* _Entries provided_:
>> Start

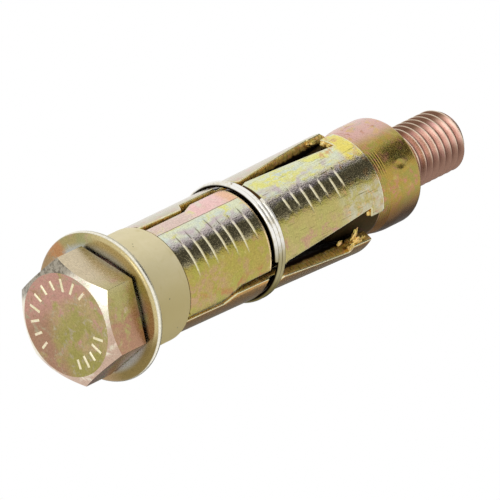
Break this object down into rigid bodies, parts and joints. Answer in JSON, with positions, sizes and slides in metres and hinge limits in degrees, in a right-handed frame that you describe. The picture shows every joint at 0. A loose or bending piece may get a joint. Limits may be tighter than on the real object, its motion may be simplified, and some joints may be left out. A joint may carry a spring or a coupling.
{
  "type": "shield anchor",
  "caption": "Hex bolt with washer, plastic ferrule, slotted shield segments held by a wire ring, and a cone nut that spreads them in a drilled hole.",
  "frame": {"origin": "centre of the flat face of the bolt's head, on which the anchor stands", "axes": "+Z along the bolt from its head towards the end of its thread; -Y towards the middle of shield_segment_1"},
  "size_m": [0.0228, 0.0228, 0.0867],
  "materials": {
    "bolt_steel": "zinc plated, yellow passivated",
    "washer_steel": "zinc plated, yellow passivated",
    "ferrule_plastic": "moulded, matt",
    "shield_steel": "pressed sheet, zinc plated, yellow passivated",
    "ring_wire": "bright drawn spring wire",
    "nut_steel": "turned, zinc plated, yellow passivated"
  },
  "bodies": {
    "sleeve": {"ferrule": "ferrule_plastic", "spring_ring": "ring_wire", "washer": "washer_steel"},
    "bolt": {"hex_bolt": "bolt_steel"},
    "nut": {"cone_nut": "nut_steel"},
    "segment_1": {"shield_segment_1": "shield_steel"},
    "segment_2": {"shield_segment_2": "shield_steel"},
    "segment_3": {"shield_segment_3": "shield_steel"}
  },
  "joints": [
    {"name": "bolt_turn", "type": "hinge", "parent": "sleeve", "child": "bolt", "pos_m": [0, 0, 0], "axis": [0, 0, 1], "range_deg": [0, 720]},
    {"name": "nut_draw", "type": "slide", "parent": "sleeve", "child": "nut", "axis": [0, 0, -1], "range_m": [0, 0.003]},
    {"name": "segment_1_spread", "type": "hinge", "parent": "sleeve", "child": "segment_1", "pos_m": [0, -0.0077, 0.032], "axis": [1, 0, 0], "range_deg": [0, 2]},
    {"name": "segment_2_spread", "type": "hinge", "parent": "sleeve", "child": "segment_2", "pos_m": [0.00667, 0.00385, 0.032], "axis": [-0.5, 0.866, 0], "range_deg": [0, 0.5]},
    {"name": "segment_3_spread", "type": "hinge", "parent": "sleeve", "child": "segment_3", "pos_m": [-0.00667, 0.00385, 0.032], "axis": [-0.5, -0.866, 0], "range_deg": [0, 2]}
  ],
  "couplings": [
    {"joint": "nut_draw", "follows": "bolt_turn", "m_per_rad": 0.0002387},
    {"joint": "segment_1_spread", "follows": "bolt_turn", "ratio": 0.002777},
    {"joint": "segment_2_spread", "follows": "bolt_turn", "ratio": 0.000694},
    {"joint": "segment_3_spread", "follows": "bolt_turn", "ratio": 0.002777}
  ]
}
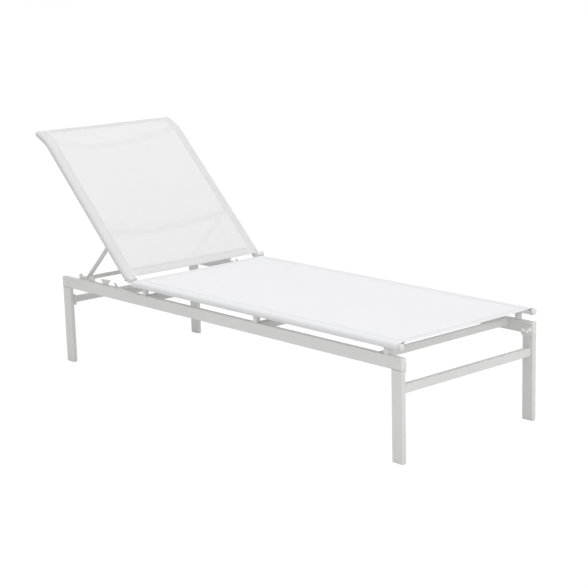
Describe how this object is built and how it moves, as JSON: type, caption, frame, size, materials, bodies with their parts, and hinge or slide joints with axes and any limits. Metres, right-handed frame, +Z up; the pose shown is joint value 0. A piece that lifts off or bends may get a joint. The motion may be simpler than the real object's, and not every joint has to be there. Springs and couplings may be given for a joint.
{
  "type": "sun lounger",
  "caption": "Reclining sun lounger: flat sling seat and hinged sling backrest on a low four-legged aluminium frame, with a swinging prop and toothed racks.",
  "frame": {"origin": "on the floor under the centre of the bounding box at rest", "axes": "+X towards the foot end, +Y to the far side rail, +Z up"},
  "size_m": [1.9503, 0.6524, 0.8913],
  "materials": {
    "coat": "white powder coat, satin",
    "sling": "white woven PVC-coated mesh, matt",
    "plug": "white moulded plastic, matt",
    "bolt": "stainless steel, satin"
  },
  "bodies": {
    "root": {"side_rail_near": "coat", "rail_plug_near_head": "plug", "rail_plug_near_foot": "plug", "leg_near_head": "coat", "leg_near_foot": "coat", "glide_near_head": "plug", "glide_near_foot": "plug", "corner_plate_near_head": "coat", "corner_plate_near_foot": "coat", "rack_near": "coat", "post_near_head": "coat", "post_near_middle": "coat", "post_near_foot": "coat", "seat_tube_near": "coat", "seat_plug_near": "plug", "hinge_plate_near": "coat", "hinge_bolt_near": "coat", "side_rail_far": "coat", "rail_plug_far_head": "plug", "rail_plug_far_foot": "plug", "leg_far_head": "coat", "leg_far_foot": "coat", "glide_far_head": "plug", "glide_far_foot": "plug", "corner_plate_far_head": "coat", "corner_plate_far_foot": "coat", "rack_far": "coat", "post_far_head": "coat", "post_far_middle": "coat", "post_far_foot": "coat", "seat_tube_far": "coat", "seat_plug_far": "plug", "hinge_plate_far": "coat", "hinge_bolt_far": "coat", "foot_stretcher": "coat", "head_stretcher": "coat", "crossbar_hinge": "coat", "crossbar_head": "coat", "crossbar_middle": "coat", "crossbar_foot": "coat", "seat_sling": "sling"},
    "backrest": {"spreader_lower": "coat", "spreader_upper": "coat", "back_sling": "sling", "back_tube_near": "coat", "back_plug_near": "plug", "hinge_lug_near": "coat", "prop_bracket_near": "coat", "back_tube_far": "coat", "back_plug_far": "plug", "hinge_lug_far": "coat", "prop_bracket_far": "coat"},
    "prop": {"prop_bar": "coat", "prop_arm_near": "coat", "prop_pin_near": "bolt", "prop_plug_near": "plug", "prop_arm_far": "coat", "prop_pin_far": "bolt", "prop_plug_far": "plug"}
  },
  "joints": [
    {"name": "backrest_recline", "type": "hinge", "parent": "root", "child": "backrest", "pos_m": [-0.404, 0, 0.3845], "axis": [0, 1, 0], "range_deg": [-44.2, 21]},
    {"name": "prop_swing", "type": "hinge", "parent": "backrest", "child": "prop", "pos_m": [-0.59417, 0, 0.4969], "axis": [0, 1, 0], "range_deg": [-45, 92]}
  ],
  "couplings": [
    {"joint": "prop_swing", "follows": "backrest_recline", "ratio": -1.9887}
  ]
}
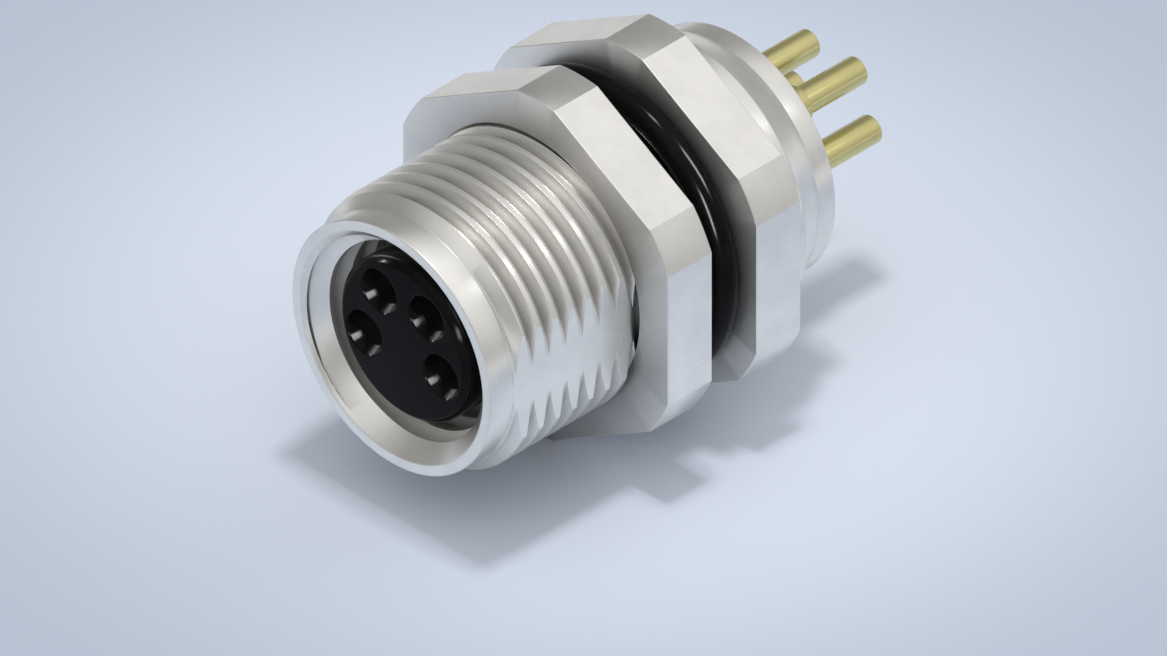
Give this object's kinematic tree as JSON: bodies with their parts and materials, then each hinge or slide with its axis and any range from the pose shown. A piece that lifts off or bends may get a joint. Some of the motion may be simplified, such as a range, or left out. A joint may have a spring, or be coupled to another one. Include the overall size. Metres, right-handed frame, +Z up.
{
  "type": "circular sensor panel socket",
  "caption": "Threaded metal panel socket for a round sensor plug, with a lock nut, an O-ring seal, a black contact insert and solder pins behind.",
  "frame": {"origin": "on the socket's axis, in the front face of the flange, where the panel seats", "axes": "+Y along the axis towards the solder pins, +X through the middle of one milled flat, +Z up through the upper pair of contacts"},
  "size_m": [0.012, 0.02, 0.013],
  "materials": {
    "nickel_plated_brass": "satin",
    "seal_rubber": "satin",
    "carrier_plastic": "satin",
    "potting_resin": "gloss",
    "gold_plated_brass": "satin"
  },
  "bodies": {
    "socket": {"shell": "nickel_plated_brass", "panel_seal": "seal_rubber", "contact_carrier": "carrier_plastic", "carrier_seal": "seal_rubber", "rear_insulator": "carrier_plastic", "potting": "potting_resin", "contact_1": "gold_plated_brass", "contact_2": "gold_plated_brass", "contact_3": "gold_plated_brass", "contact_4": "gold_plated_brass"},
    "nut": {"panel_nut": "nickel_plated_brass"}
  },
  "joints": [
    {"name": "nut_travel", "type": "slide", "parent": "socket", "child": "nut", "axis": [0, 1, 0], "range_m": [-0.0075, 0.00075]}
  ]
}
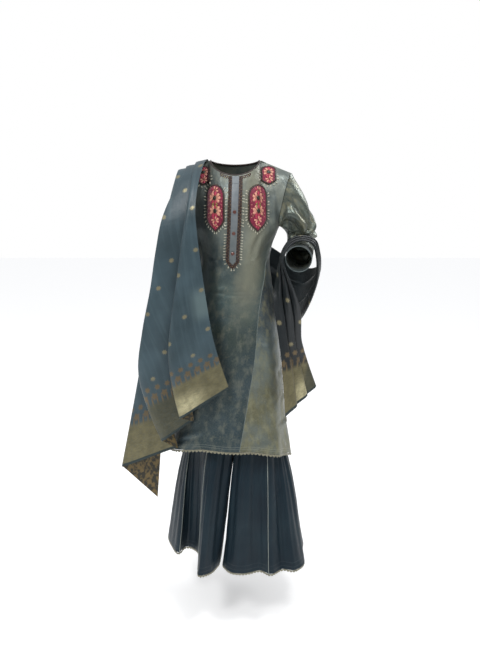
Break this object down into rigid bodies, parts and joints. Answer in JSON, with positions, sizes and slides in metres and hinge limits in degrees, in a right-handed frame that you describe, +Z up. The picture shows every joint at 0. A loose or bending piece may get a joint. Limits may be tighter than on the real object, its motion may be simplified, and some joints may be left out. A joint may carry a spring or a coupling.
{
  "type": "sharara suit",
  "caption": "Woman's brocade tunic over wide-legged trousers with a long pleated scarf, in the form it takes when worn.",
  "frame": {"origin": "on the shoulder line, level with the sides of the neck, at the middle of the neck opening", "axes": "+Z up the body, +X towards the wearer's left, -Y towards the front"},
  "size_m": [0.6498, 0.4293, 1.3428],
  "materials": {
    "kurta_cloth": "satin",
    "gold_brocade": "satin",
    "sharara_cloth": "satin",
    "dupatta_cloth": "satin",
    "cream_trim": "satin",
    "dark_beadwork": "satin",
    "pink_patch": "satin",
    "button_bead": "satin"
  },
  "bodies": {
    "root": {"kurta_front": "kurta_cloth", "kurta_back": "kurta_cloth", "kurta_side_panel_right": "kurta_cloth", "kurta_side_panel_left": "gold_brocade", "hem_lace_front": "cream_trim", "hem_lace_back": "cream_trim", "neck_binding": "dark_beadwork", "bust_patch_right": "pink_patch", "bust_patch_left": "pink_patch", "shoulder_patch_right": "pink_patch", "shoulder_patch_left": "pink_patch", "placket": "kurta_cloth", "placket_edging": "dark_beadwork", "button_1": "button_bead", "button_2": "button_bead", "button_3": "button_bead", "sleeve_left": "kurta_cloth", "sleeve_right": "kurta_cloth", "sharara_waistband": "sharara_cloth", "dupatta_front_fall": "dupatta_cloth", "dupatta_behind": "dupatta_cloth", "dupatta_arm_fall": "dupatta_cloth", "sharara_left_front": "sharara_cloth", "sharara_left_front_side": "sharara_cloth", "sharara_left_back_side": "sharara_cloth", "sharara_left_back": "sharara_cloth", "sharara_left_inner": "sharara_cloth", "sharara_left_hem_lace": "cream_trim", "sharara_left_piping_front": "cream_trim", "sharara_left_piping_side": "cream_trim", "sharara_left_piping_back": "cream_trim", "sharara_right_front": "sharara_cloth", "sharara_right_front_side": "sharara_cloth", "sharara_right_back_side": "sharara_cloth", "sharara_right_back": "sharara_cloth", "sharara_right_inner": "sharara_cloth", "sharara_right_hem_lace": "cream_trim", "sharara_right_piping_front": "cream_trim", "sharara_right_piping_side": "cream_trim", "sharara_right_piping_back": "cream_trim"}
  },
  "joints": []
}
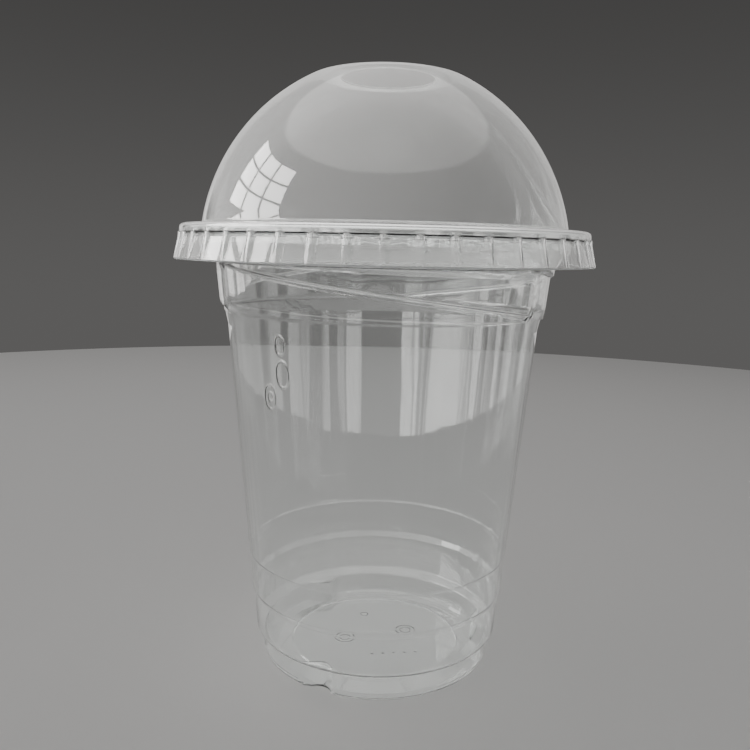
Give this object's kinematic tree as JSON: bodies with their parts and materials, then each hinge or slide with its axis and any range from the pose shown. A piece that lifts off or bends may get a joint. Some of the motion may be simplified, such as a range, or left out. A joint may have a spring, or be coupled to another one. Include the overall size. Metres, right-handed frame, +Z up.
{
  "type": "plastic cup with lid",
  "caption": "Clear thin-walled drink cup with a rolled rim and notched foot, under a push-fit dome lid with a round drinking hole and a ribbed skirt.",
  "frame": {"origin": "on the cup's axis, in the plane that the foot ring stands on", "axes": "+Z up the axis, from the foot to the lid; one foot notch lies about 27 degrees from -Y towards -X"},
  "size_m": [0.1022, 0.1022, 0.1458],
  "materials": {
    "cup_sheet": "clear, glossy",
    "lid_sheet": "clear, glossy"
  },
  "bodies": {
    "cup": {"cup": "cup_sheet"},
    "lid": {"dome_lid": "lid_sheet"}
  },
  "joints": [
    {"name": "lid_lift", "type": "slide", "parent": "cup", "child": "lid", "axis": [0, 0, 1], "range_m": [0, 0.06]}
  ]
}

>> End

* _Goal_: Check every line of the data, and copy the ones that contain "shows".

* _Written answer_:
Break this object down into rigid bodies, parts and joints. Answer in JSON, with positions, sizes and slides in metres and hinge limits in degrees, in a right-handed frame that you describe. The picture shows every joint at 0. A loose or bending piece may get a joint. Limits may be tighter than on the real object, its motion may be simplified, and some joints may be left out. A joint may carry a spring or a coupling.
Break this object down into rigid bodies, parts and joints. Answer in JSON, with positions, sizes and slides in metres and hinge limits in degrees, in a right-handed frame that you describe, +Z up. The picture shows every joint at 0. A loose or bending piece may get a joint. Limits may be tighter than on the real object, its motion may be simplified, and some joints may be left out. A joint may carry a spring or a coupling.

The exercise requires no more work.